Pick out the lines below that contain the string "does" and copy them all.

DATA FOR THE TASK>
----

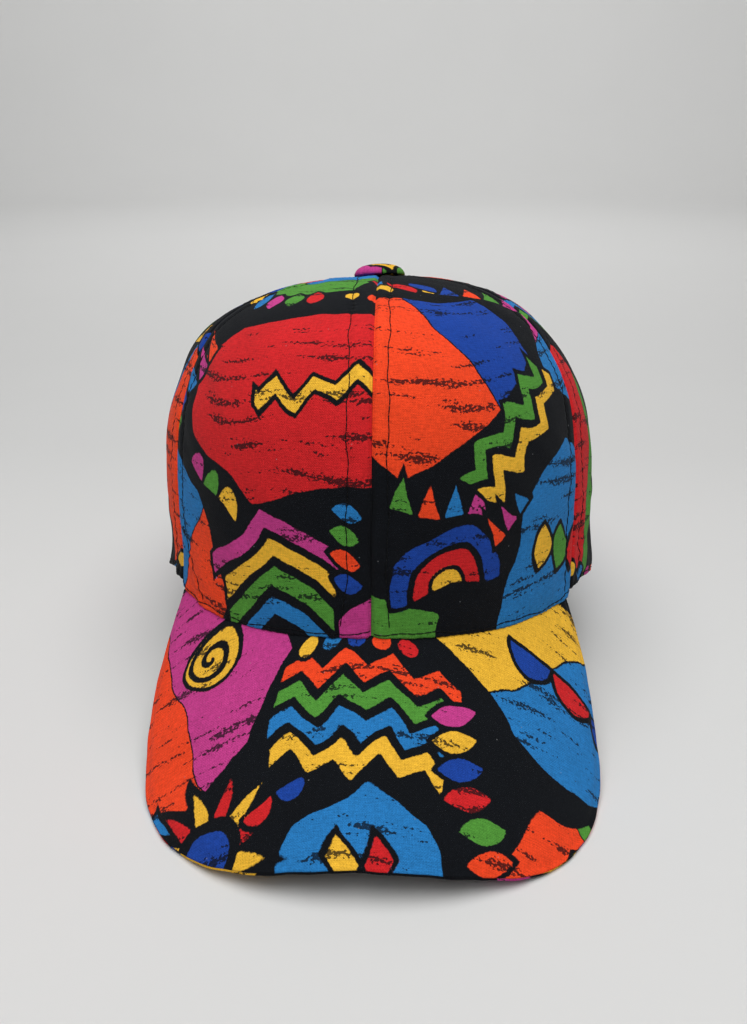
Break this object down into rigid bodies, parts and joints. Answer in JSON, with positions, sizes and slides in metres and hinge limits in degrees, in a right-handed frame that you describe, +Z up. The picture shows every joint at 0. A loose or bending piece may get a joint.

----

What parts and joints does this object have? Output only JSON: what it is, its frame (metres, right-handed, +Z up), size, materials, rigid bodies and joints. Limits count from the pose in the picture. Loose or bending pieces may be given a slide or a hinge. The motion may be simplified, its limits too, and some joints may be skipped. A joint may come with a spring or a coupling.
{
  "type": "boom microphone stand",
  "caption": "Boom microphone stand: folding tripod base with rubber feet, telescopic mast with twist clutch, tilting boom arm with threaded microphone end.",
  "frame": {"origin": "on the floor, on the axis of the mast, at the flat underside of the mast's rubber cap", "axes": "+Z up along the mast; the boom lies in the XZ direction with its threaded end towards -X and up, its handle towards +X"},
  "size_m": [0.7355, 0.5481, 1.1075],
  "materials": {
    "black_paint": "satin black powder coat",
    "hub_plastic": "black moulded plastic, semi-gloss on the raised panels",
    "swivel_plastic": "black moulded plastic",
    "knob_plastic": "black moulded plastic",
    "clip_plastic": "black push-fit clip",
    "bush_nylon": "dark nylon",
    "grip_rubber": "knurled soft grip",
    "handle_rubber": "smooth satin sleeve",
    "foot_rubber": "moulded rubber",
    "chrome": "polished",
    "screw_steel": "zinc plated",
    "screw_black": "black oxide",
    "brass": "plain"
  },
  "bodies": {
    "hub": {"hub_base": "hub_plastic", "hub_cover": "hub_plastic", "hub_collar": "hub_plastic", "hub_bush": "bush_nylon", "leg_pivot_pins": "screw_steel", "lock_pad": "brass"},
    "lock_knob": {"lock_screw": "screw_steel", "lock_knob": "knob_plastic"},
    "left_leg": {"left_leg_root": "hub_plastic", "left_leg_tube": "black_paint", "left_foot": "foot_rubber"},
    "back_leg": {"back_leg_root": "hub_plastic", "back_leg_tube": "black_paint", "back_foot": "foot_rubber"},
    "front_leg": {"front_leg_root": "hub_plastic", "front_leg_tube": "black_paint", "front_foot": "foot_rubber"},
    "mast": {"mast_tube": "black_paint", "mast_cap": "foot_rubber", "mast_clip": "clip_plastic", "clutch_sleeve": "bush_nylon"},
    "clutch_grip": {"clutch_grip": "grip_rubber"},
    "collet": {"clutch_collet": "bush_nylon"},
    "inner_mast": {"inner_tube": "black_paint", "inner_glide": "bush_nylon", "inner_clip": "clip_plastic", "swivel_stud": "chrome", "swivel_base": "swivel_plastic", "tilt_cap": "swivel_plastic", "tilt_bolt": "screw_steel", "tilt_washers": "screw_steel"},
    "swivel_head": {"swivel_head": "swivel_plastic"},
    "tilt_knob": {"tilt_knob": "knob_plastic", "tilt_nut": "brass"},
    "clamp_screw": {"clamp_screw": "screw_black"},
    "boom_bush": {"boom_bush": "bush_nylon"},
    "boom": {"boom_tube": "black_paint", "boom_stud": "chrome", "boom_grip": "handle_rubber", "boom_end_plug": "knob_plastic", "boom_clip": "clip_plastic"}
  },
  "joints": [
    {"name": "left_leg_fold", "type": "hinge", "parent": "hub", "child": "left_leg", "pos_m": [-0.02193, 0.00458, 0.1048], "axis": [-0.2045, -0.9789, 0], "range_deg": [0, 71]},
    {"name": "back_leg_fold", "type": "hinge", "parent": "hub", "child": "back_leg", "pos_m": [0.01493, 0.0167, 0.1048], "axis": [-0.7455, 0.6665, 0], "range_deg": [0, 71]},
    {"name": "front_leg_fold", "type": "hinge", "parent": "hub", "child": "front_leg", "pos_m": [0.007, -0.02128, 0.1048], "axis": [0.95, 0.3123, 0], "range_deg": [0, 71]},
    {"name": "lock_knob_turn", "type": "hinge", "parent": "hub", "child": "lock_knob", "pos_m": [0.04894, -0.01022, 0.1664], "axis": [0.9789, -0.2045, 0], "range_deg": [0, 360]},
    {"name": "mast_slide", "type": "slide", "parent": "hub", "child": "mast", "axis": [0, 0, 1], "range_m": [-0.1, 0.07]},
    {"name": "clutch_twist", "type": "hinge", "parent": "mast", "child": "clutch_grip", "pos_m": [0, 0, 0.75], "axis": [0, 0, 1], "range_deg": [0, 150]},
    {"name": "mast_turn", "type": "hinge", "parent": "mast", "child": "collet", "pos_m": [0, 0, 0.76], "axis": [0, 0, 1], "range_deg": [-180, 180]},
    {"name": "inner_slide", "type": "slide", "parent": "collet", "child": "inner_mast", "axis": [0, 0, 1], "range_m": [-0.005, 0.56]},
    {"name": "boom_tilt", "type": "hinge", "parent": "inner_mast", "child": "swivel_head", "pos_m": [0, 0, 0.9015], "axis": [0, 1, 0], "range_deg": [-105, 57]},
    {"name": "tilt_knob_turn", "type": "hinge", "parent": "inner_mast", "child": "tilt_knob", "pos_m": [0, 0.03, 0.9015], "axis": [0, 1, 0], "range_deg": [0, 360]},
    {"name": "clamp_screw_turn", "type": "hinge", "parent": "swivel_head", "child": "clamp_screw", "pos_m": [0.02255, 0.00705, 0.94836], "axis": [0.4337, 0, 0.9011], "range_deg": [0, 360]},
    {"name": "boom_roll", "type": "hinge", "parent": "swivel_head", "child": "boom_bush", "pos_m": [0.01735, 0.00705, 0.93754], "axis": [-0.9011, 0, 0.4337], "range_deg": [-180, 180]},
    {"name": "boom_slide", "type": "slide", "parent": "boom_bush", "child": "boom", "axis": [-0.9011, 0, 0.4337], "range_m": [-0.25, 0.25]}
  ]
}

----

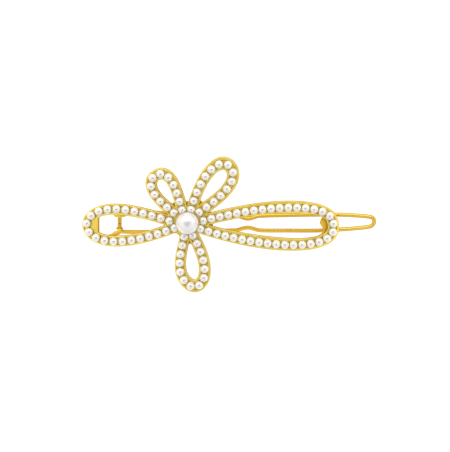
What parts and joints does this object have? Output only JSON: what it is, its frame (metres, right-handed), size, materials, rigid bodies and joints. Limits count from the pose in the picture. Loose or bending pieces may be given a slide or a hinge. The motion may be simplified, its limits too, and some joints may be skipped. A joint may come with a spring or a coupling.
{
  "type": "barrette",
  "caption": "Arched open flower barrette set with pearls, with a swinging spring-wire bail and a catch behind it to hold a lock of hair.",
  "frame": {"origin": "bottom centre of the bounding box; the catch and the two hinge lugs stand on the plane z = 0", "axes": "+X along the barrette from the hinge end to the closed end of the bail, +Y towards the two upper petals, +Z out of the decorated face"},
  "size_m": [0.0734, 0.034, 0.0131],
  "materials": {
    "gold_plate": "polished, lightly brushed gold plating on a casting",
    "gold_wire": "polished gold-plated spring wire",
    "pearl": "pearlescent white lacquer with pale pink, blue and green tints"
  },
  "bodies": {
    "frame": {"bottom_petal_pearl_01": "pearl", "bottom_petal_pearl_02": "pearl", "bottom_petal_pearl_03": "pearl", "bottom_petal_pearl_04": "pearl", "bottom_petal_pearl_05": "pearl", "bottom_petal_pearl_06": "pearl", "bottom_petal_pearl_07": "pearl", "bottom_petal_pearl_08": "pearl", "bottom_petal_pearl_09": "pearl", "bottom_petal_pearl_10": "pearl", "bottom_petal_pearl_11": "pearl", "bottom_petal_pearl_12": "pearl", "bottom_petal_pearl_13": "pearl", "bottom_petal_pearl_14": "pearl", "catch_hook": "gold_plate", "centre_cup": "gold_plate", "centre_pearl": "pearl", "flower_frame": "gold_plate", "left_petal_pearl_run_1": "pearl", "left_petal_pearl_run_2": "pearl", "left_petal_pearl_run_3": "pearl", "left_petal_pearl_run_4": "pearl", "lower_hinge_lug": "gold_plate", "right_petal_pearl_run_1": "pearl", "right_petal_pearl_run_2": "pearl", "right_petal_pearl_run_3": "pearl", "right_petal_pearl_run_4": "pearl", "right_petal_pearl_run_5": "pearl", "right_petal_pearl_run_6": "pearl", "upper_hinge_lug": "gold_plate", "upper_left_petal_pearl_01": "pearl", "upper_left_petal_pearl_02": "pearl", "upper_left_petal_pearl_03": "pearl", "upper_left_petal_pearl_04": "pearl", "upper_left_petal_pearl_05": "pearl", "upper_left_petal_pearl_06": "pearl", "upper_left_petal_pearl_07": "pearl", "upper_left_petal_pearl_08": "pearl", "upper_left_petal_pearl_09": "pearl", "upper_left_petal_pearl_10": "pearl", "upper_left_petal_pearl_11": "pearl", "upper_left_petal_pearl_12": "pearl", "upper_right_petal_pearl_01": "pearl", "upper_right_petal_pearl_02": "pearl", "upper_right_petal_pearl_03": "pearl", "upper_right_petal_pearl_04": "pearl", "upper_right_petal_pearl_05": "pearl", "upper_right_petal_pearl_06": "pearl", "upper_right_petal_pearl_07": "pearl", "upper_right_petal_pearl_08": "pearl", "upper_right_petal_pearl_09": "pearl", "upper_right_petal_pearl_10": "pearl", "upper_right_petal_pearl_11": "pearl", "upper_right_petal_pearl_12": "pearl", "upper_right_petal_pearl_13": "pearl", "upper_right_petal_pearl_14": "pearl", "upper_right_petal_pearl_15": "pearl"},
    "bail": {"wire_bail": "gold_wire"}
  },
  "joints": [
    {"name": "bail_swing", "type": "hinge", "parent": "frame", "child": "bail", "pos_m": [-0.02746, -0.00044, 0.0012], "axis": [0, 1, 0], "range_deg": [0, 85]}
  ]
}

----

OUTPUT OF THE EXERCISE>
What parts and joints does this object have? Output only JSON: what it is, its frame (metres, right-handed, +Z up), size, materials, rigid bodies and joints. Limits count from the pose in the picture. Loose or bending pieces may be given a slide or a hinge. The motion may be simplified, its limits too, and some joints may be skipped. A joint may come with a spring or a coupling.
What parts and joints does this object have? Output only JSON: what it is, its frame (metres, right-handed), size, materials, rigid bodies and joints. Limits count from the pose in the picture. Loose or bending pieces may be given a slide or a hinge. The motion may be simplified, its limits too, and some joints may be skipped. A joint may come with a spring or a coupling.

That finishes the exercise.